Although he’s wrong about Steely Dan, I also love following and reading Saltz. Another personal favorite of mine along similar lines is the author Joyce Carol Oates, one of the last remaining reasons I stay on Elon Musk’s website formerly known as Twitter. Oates is one of the great and most prolific living American writers, and I assume someday her collected tweets will be published in a book or saved in some university collection, but for now, @JoyceCarolOates provides an unfiltered look into a great mind as well as a commentary on our culture. Oates shares news, memories, and opinions, the last of which I’ve seen taken way out of context in the way people online tend to often interpret things.

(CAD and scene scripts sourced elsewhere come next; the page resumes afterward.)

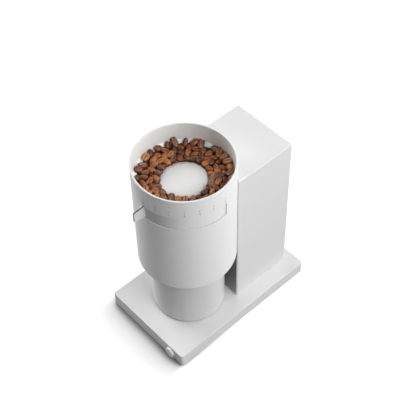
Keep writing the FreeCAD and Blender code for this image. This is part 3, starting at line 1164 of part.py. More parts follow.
def make_button():
    """Push button in the base's front, and the switch behind it on its own small board."""
    wall_inside = FRONT_FACE + " + base_wall"
    ears_back = wall_inside + " + fit_gap + button_ear_thick"
    skirt_end = "button_proud + base_wall - button_stroke - button_gap"
    neck_end = "button_proud + base_wall + fit_gap"
    cap = lathe("button_cap", [("0", "0"), ("button_radius - soft_edge", "0"), ("button_radius", "soft_edge"),
                               ("button_radius", skirt_end), ("button_neck", skirt_end),
                               ("button_neck", neck_end), ("0", neck_end)], y="0")
    cap.Placement = Placement(Vector(), Rotation(Vector(1, 0, 0), -90))
    seat(cap, "button_side", FRONT_FACE + " - button_proud", "button_height")
    ears = box("button_side - button_ears / 2", "button_side + button_ears / 2",
               wall_inside + " + fit_gap", ears_back, "button_height - button_ear_height / 2",
               "button_height + button_ear_height / 2")
    stem = level_rod("button_stem", ears_back + " - 0.5", ears_back + " + stem_reach", "button_side",
                     "button_height")
    keep("power_button", join("button_solid", [cap, ears, stem]))
    contact = ears_back + " + stem_reach + button_stroke + slip_gap"
    plunger = level_rod("plunger_radius", contact, contact + " + plunger_length + 0.5", "button_side",
                        "button_height")
    front = contact + " + plunger_length"
    block = box("button_side - switch_size / 2", "button_side + switch_size / 2", front,
                front + " + switch_depth", "button_height - switch_size / 2",
                "button_height + switch_size / 2")
    back = front + " + switch_depth"
    board = box("button_side - button_ears / 2", "button_side + button_ears / 2", back,
                back + " + board_thick", PLATE_TOP, BASE_CEILING)
    keep("button_switch", join("switch_solid", [plunger, block, board]))


def make_electrics():
    """Control board on the tower's back, and the cord gland in the base's back."""
    face = TOWER_BACK + " - tower_wall - board_standoff"
    board = box("-board_width / 2", "board_width / 2", face + " - board_thick", face, "board_bottom",
                "board_bottom + board_height")
    front = face + " - board_thick"
    transformer = box("-board_width * 0.4", "-board_width * 0.05", front + " - transformer_depth",
                      front + " + 0.5", "board_bottom + board_edge",
                      "board_bottom + board_edge + part_height")
    sink_top = "board_bottom + board_height - board_edge"
    heat_sink = box("board_width * 0.1", "board_width * 0.42", front + " - heat_sink_depth",
                    front + " + 0.5", sink_top + " - part_height", sink_top)
    capacitors = [level_rod("capacitor_radius", front + " - capacitor_length", front + " + 0.5",
                            "board_width * %g" % share, "board_bottom + capacitor_rise")
                  for share in (0.14, 0.34)]
    keep("control_board", join("board_solid", [board, transformer, heat_sink] + capacitors))
    end = "gland_flange_thick + base_wall + gland_proud"
    sleeve = lathe("gland_turned", [
        ("gland_bore", "0"), ("gland_radius + gland_flange", "0"),
        ("gland_radius + gland_flange", "gland_flange_thick"), ("gland_radius", "gland_flange_thick"),
        ("gland_radius", end + " - soft_edge"), ("gland_radius - soft_edge", end), ("gland_bore", end)],
        y="0")
    sleeve.Placement = Placement(Vector(), Rotation(Vector(1, 0, 0), -90))
    seat(sleeve, "0", "base_depth / 2 - base_wall - gland_flange_thick", "gland_height")
    keep("cord_gland", sleeve)


def make_case_screws():
    """Screws of the bottom plate and of the tower."""
    keep("base_screws", group("base_screw_set", [
        screw(x, y, "foot_height", "plate_thick + screw_grip - 1", facing=-1)
        for x, y in base_places("boss_inset", "boss_inset")]))
    keep("tower_screws", group("tower_screw_set", [
        screw(x, y, BASE_CEILING, "base_wall + screw_grip - 1", facing=-1) for x, y in POST_PLACES]))


def check_document():
    """Stop on any object that failed, and on any sub-part that is empty or not valid."""
    for item in doc.Objects:
        if "Invalid" in item.State or "Error" in item.State:
            raise RuntimeError("%s is in state %s" % (item.Name, item.State))
    for name, item in nodes.items():
        if item.Shape.isNull() or not item.Shape.isValid() or not item.Shape.Solids:
            raise RuntimeError("%s has no valid solid" % name)


def export_nodes():
    """Write each sub-part to its own file."""
    os.makedirs("parts", exist_ok=True)
    for name, item in nodes.items():
        item.Shape.exportStep("parts/%s.step" % name)


for make in (make_base, make_bottom_plate, make_feet, make_tower, make_body, make_hopper, make_dome,
             make_beans, make_adjuster, make_lever, make_chamber, make_carrier, make_burrs, make_shaft,
             make_gear_case, make_gears, make_motor, make_chute, make_cup, make_button, make_electrics,
             make_case_screws):
    make()
doc.recompute()
check_document()
export_nodes()
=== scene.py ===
import math

import bpy
import numpy as np
from mathutils import Matrix, Vector


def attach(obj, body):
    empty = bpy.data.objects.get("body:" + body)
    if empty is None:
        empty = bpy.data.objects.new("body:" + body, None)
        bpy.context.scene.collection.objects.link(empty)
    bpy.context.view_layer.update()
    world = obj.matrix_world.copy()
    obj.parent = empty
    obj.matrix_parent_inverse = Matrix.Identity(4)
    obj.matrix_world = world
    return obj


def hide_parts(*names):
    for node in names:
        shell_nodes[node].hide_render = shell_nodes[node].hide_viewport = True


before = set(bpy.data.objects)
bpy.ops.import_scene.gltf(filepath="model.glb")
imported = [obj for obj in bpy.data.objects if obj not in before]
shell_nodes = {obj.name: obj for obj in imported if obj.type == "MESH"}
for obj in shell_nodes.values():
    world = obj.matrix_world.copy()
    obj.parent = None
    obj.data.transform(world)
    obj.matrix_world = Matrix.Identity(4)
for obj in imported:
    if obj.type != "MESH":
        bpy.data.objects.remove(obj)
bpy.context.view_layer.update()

# Camera: a long lens that looks down on the grinder from its front right.
# The eye, its direction and its small roll are in the grinder's own frame, in metres and radians.
eye = Vector((0.56628, -0.50721, 1.0713))
azimuth, elevation, roll = math.radians(-47.616), math.radians(48.077), math.radians(-0.663)
ahead = Vector((math.sin(azimuth) * math.cos(elevation), math.cos(azimuth) * math.cos(elevation),
                -math.sin(elevation)))
level = Vector((math.cos(azimuth), -math.sin(azimuth), 0.0))
upright = level.cross(ahead)
camera_right = math.cos(roll) * level + math.sin(roll) * upright
camera_up = -math.sin(roll) * level + math.cos(roll) * upright
lens = bpy.data.cameras.new("counter_camera")
lens.sensor_width = 36.0
lens.lens = 90.0
lens.shift_x = -0.0334
lens.shift_y = -0.0718
lens.clip_end = 20.0
camera = bpy.data.objects.new("counter_camera", lens)
camera.matrix_world = Matrix((
    (camera_right.x, camera_up.x, -ahead.x, eye.x),
    (camera_right.y, camera_up.y, -ahead.y, eye.y),
    (camera_right.z, camera_up.z, -ahead.z, eye.z),
    (0.0, 0.0, 0.0, 1.0)))
bpy.context.scene.collection.objects.link(camera)
bpy.context.scene.camera = camera
bpy.context.scene.view_settings.view_transform = "Standard"

# Studio: a wide pale floor, pale surroundings with hardly any light of their own, and soft lamps on the
# right, the left and behind, so that the grinder's front stays darker than its sides.


def surface_mesh(name, points, quads):
    """New object with these points, one row each, and these faces."""
    mesh = bpy.data.meshes.new(name)
    mesh.from_pydata(points.tolist(), [], quads.tolist())
    mesh.update()
    made = bpy.data.objects.new(name, mesh)
    bpy.context.scene.collection.objects.link(made)
    return made


def place_node(tree, kind, **settings):
    """New node in a tree; settings name its properties, or an input by its position as in_0."""
    node = tree.nodes.new(kind)
    for key, value in settings.items():
        if key.startswith("in_"):
            node.inputs[int(key[3:])].default_value = value
        else:
            setattr(node, key, value)
    return node


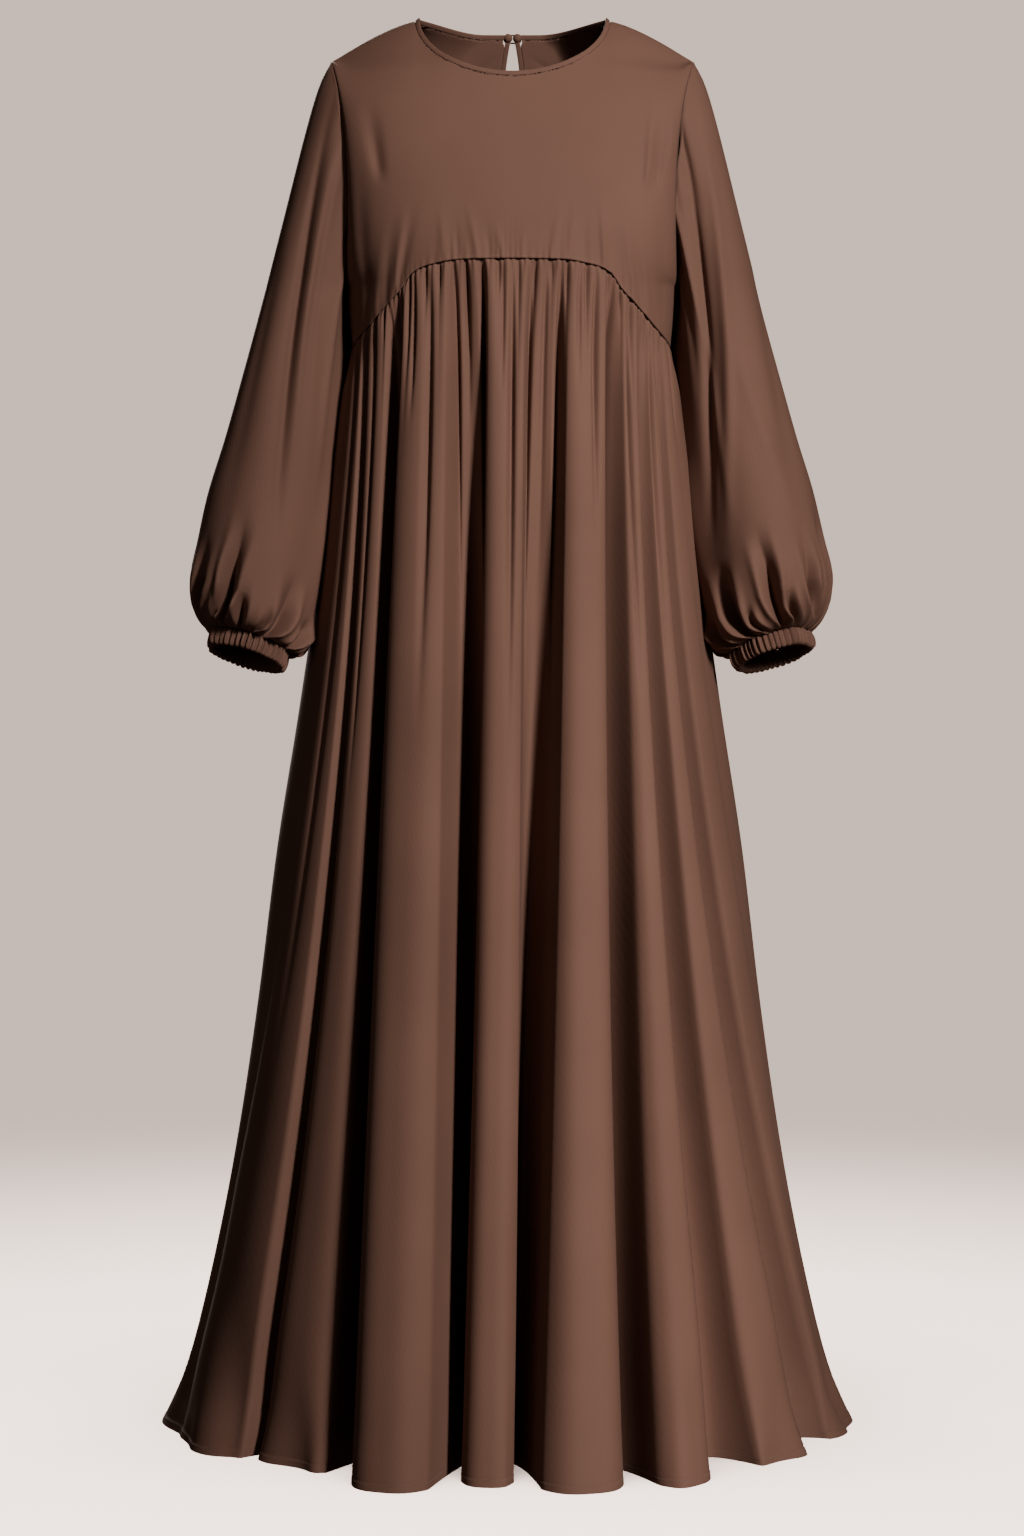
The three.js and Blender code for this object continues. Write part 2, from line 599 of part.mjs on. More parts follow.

The writer Eric Thurm—a friend who I often find myself texting “OMG” with an Oates tweet link attached—summed it up in his 2016 article “Is Joyce Carol Oates Trolling Us,” writing that many of her tweets or whatever they’re called now “are sweet and cute, if you’re in the mood for a pearl of wisdom-lite. Some are weird little aphorisms that, depending on your mood, exist somewhere at the intersection of funny, mildly interesting, and just kind of confusing.” He adds “Others are… less pleasant,” before going down a list of “bad tweets [that] have come from a position of near-total cultural insensitivity” that Thurm goes on to list.

Eight years after Thurm’s article, you still run the risk of going “Yeeeeesh” every now and then if you follow Oates—but, again, that’s real. When you get offline and go out and talk to anybody, it doesn’t take long to remember we’re all human and we all say weird, cringe, sometimes downright wrong stuff, but that is part of the human experience whether we like it or not. And that, maybe more than anything is why the chaos follow isn’t just fun; it’s necessary. It reminds us that nobody is perfect, not you and for sure not me.